孙自娇看了眼沙发上的林泽宇,他好像睡着了,但眉头紧皱着,显然睡得很不安稳。她又看向小雨,这个女孩眼里有恐惧,但更深的地方有种破釜沉舟的决绝——像走过漫漫长夜的人,终于看见了尽头的微光,哪怕那光可能是陷阱,也要扑上去。
“这样,”孙自娇说,“苏曼,你联系王队,安排小雨明天上午做证词录制,就在安全的警局内。我和陈默去张慧珍的老房子,取东西。下午三点前,我们汇合,把所有的证据和人证都交给王队。”
“太冒险了。”苏曼皱眉,“分头行动,万一……”
“没有万一。”孙自娇打断她,“这是唯一的方法。周振华的人现在重点在找小雨,不会想到我们去取一个十五年前的铁盒子。而且……”她顿了顿,“林泽宇需要休息,不能跟着我们奔波。”
这是实话,但也是借口。她不想让林泽宇再涉险。他已经为她断过肋骨,差点聋了右耳,高烧不退还坚持到现在。够了。
沙发上,林泽宇的眼皮动了动,但没睁开。只是放在身侧的手指,微微蜷缩了一下。
计划就这样定下。苏曼去书房联系王队,安排明天的证人保护流程。小雨蜷在单人沙发上,抱着膝盖,眼睛盯着窗外漆黑的夜空,不知道在想什么。
孙自娇去厨房烧水,准备给林泽宇喂药。拉开冰箱时,她看见里面空荡荡的,只有几瓶水和几盒速食食品。苏曼的生活,原来也这么潦草。
水烧开时,手机震了一下。是沈薇薇发来的信息:「孙姐,工作室被砸了。玻璃全碎了,婚纱样品被撕烂,那些设计图……都没了。警察还在,说会调监控。平安吓坏了,我把它带到陈医生家了。你那边还好吗?」
文字后面跟着几张照片:破碎的玻璃门,满地狼藉的布料和纸屑,还有那些被踩脏的婚纱——那些她熬了无数个夜晚设计、缝制的作品,现在像破布一样散在地上。

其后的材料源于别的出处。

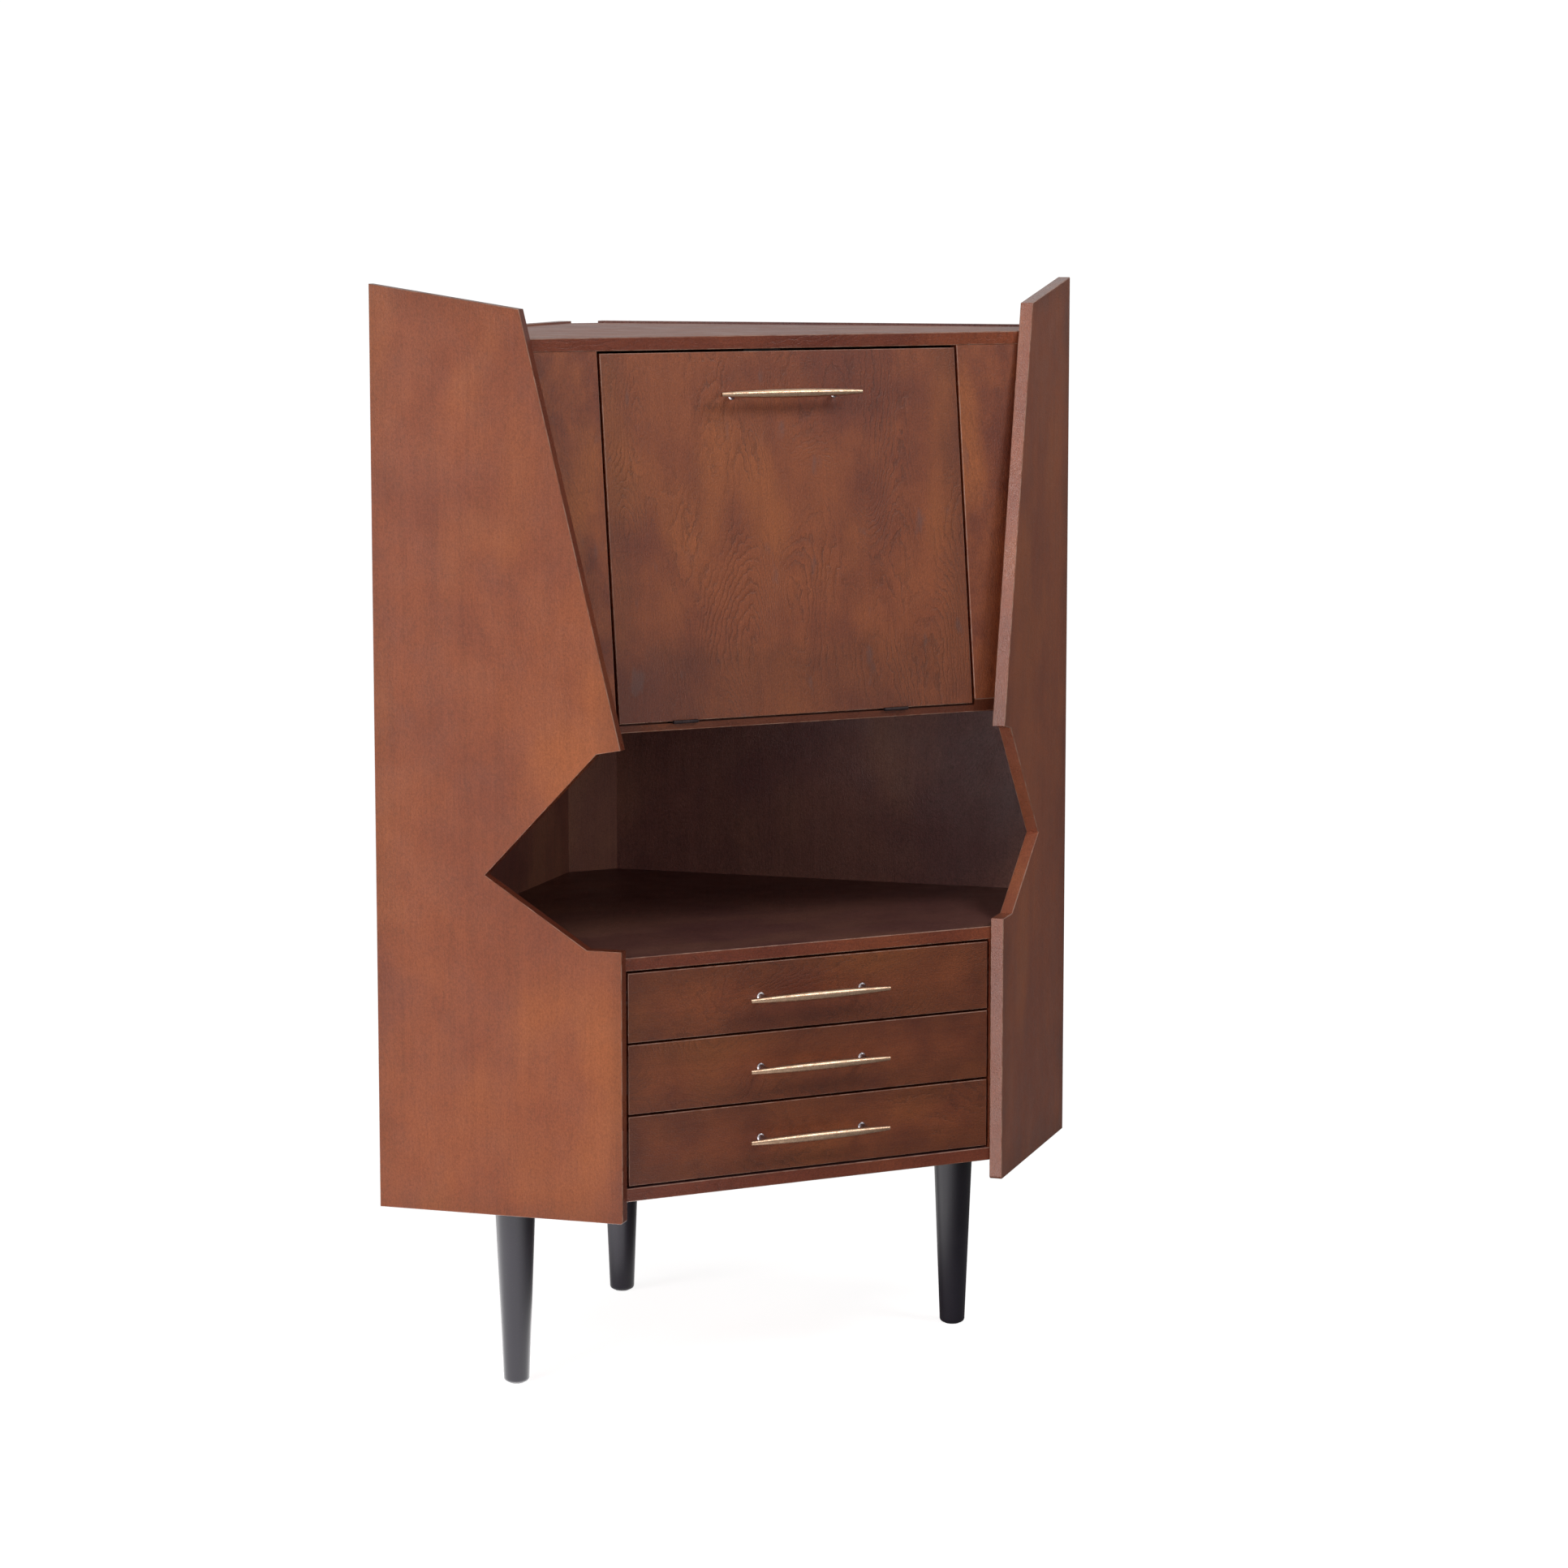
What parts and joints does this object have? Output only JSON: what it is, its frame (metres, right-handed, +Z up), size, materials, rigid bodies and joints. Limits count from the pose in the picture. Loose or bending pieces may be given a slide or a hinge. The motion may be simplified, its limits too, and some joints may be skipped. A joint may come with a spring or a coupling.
{
  "type": "corner bar cabinet with fold-out shelf",
  "caption": "Free-standing corner bar cabinet: drop-front door that folds out as a shelf on sliding stays, open niche between notched side panels, drawers below, tapered legs.",
  "frame": {"origin": "bottom centre of the bounding box, on the floor midway across the width and the overall depth, drawer handles included", "axes": "+Z up, -Y out of the front (towards the user), +Y into the room's corner, +X to the right of a user who faces the front"},
  "size_m": [0.888, 0.635, 1.2446],
  "materials": {
    "stained_veneer": "reddish brown stained veneer, satin lacquer",
    "drawer_box_wood": "pale solid wood, clear satin lacquer",
    "drawer_floor_ply": "thin plywood, matt",
    "beech": "raw beech dowel",
    "black_lacquer": "black lacquered solid wood, satin",
    "antique_brass": "antiqued, finely brushed along the bar",
    "polished_nickel": "polished",
    "zinc_steel": "zinc plated",
    "dark_hinge_steel": "dark bronzed steel",
    "black_plastic": "moulded, matt"
  },
  "bodies": {
    "cabinet": {"left_side_panel": "stained_veneer", "right_side_panel": "stained_veneer", "left_back_panel": "stained_veneer", "right_back_panel": "stained_veneer", "corner_strip": "stained_veneer", "top_panel": "stained_veneer", "bar_floor": "stained_veneer", "niche_floor": "stained_veneer", "base_panel": "stained_veneer", "left_face_panel": "stained_veneer", "right_face_panel": "stained_veneer", "drawer_case_sides": "stained_veneer", "left_leg": "black_lacquer", "right_leg": "black_lacquer", "rear_leg": "black_lacquer", "carcass_dowels": "beech", "back_panel_screws": "zinc_steel", "leg_glides": "black_plastic", "leg_bolts": "zinc_steel", "hinge_floor_leaves": "dark_hinge_steel", "hinge_pins": "dark_hinge_steel", "hinge_floor_screws": "zinc_steel", "magnetic_catch": "black_plastic", "stay_cabinet_brackets": "zinc_steel", "slide_channels": "zinc_steel"},
    "door": {"door_panel": "stained_veneer", "door_handle_bar": "antique_brass", "door_handle_posts": "polished_nickel", "door_handle_screws": "zinc_steel", "hinge_door_leaves": "dark_hinge_steel", "hinge_door_screws": "zinc_steel", "strike_plate": "zinc_steel", "stay_door_brackets": "zinc_steel"},
    "left_stay": {"left_stay_arm": "zinc_steel"},
    "right_stay": {"right_stay_arm": "zinc_steel"},
    "bottom_drawer": {"bottom_drawer_front": "stained_veneer", "bottom_drawer_sides": "drawer_box_wood", "bottom_drawer_back": "drawer_box_wood", "bottom_drawer_floor": "drawer_floor_ply", "bottom_drawer_slide_rails": "zinc_steel", "bottom_drawer_handle_bar": "antique_brass", "bottom_drawer_handle_posts": "polished_nickel", "bottom_drawer_handle_screws": "zinc_steel"},
    "middle_drawer": {"middle_drawer_front": "stained_veneer", "middle_drawer_sides": "drawer_box_wood", "middle_drawer_back": "drawer_box_wood", "middle_drawer_floor": "drawer_floor_ply", "middle_drawer_slide_rails": "zinc_steel", "middle_drawer_handle_bar": "antique_brass", "middle_drawer_handle_posts": "polished_nickel", "middle_drawer_handle_screws": "zinc_steel"},
    "top_drawer": {"top_drawer_front": "stained_veneer", "top_drawer_sides": "drawer_box_wood", "top_drawer_back": "drawer_box_wood", "top_drawer_floor": "drawer_floor_ply", "top_drawer_slide_rails": "zinc_steel", "top_drawer_handle_bar": "antique_brass", "top_drawer_handle_posts": "polished_nickel", "top_drawer_handle_screws": "zinc_steel"}
  },
  "joints": [
    {"name": "door_hinge", "type": "hinge", "parent": "cabinet", "child": "door", "pos_m": [0, -0.2638, 0.76636], "axis": [1, 0, 0], "range_deg": [0, 96.66]},
    {"name": "left_stay_pivot", "type": "hinge", "parent": "door", "child": "left_stay", "pos_m": [-0.2175, -0.22064, 0.91873], "axis": [1, 0, 0], "range_deg": [-48.34, 0]},
    {"name": "right_stay_pivot", "type": "hinge", "parent": "door", "child": "right_stay", "pos_m": [0.2175, -0.22064, 0.91873], "axis": [1, 0, 0], "range_deg": [-48.34, 0]},
    {"name": "bottom_drawer_slide", "type": "slide", "parent": "cabinet", "child": "bottom_drawer", "axis": [0, -1, 0], "range_m": [0, 0.25]},
    {"name": "middle_drawer_slide", "type": "slide", "parent": "cabinet", "child": "middle_drawer", "axis": [0, -1, 0], "range_m": [0, 0.25]},
    {"name": "top_drawer_slide", "type": "slide", "parent": "cabinet", "child": "top_drawer", "axis": [0, -1, 0], "range_m": [0, 0.25]}
  ],
  "couplings": [
    {"joint": "left_stay_pivot", "follows": "door_hinge", "ratio": -0.5},
    {"joint": "right_stay_pivot", "follows": "door_hinge", "ratio": -0.5}
  ]
}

孙自娇感到胸口一阵尖锐的疼。不是为那些物质损失,是为那些被践踏的心血——每一针每一线,都是她从创伤里挣扎出来的证明。现在它们碎了,像她好不容易拼凑起来的自信,又被狠狠踩了一脚。
她盯着照片看了很久,然后回复:「人没事就好。工作室可以重建,设计可以重来。你照顾好自己和平安。」
发送。她关上手机,靠在冰冷的料理台上,闭上眼睛。
厨房的窗玻璃映出她疲惫的脸。三年前从周景明的囚禁中逃出来时,她以为那是人生最黑暗的时刻。现在才知道,黑暗没有尽头,它只是换了形式,一层层包裹上来。
但她也不会再是三年前的孙自娇了。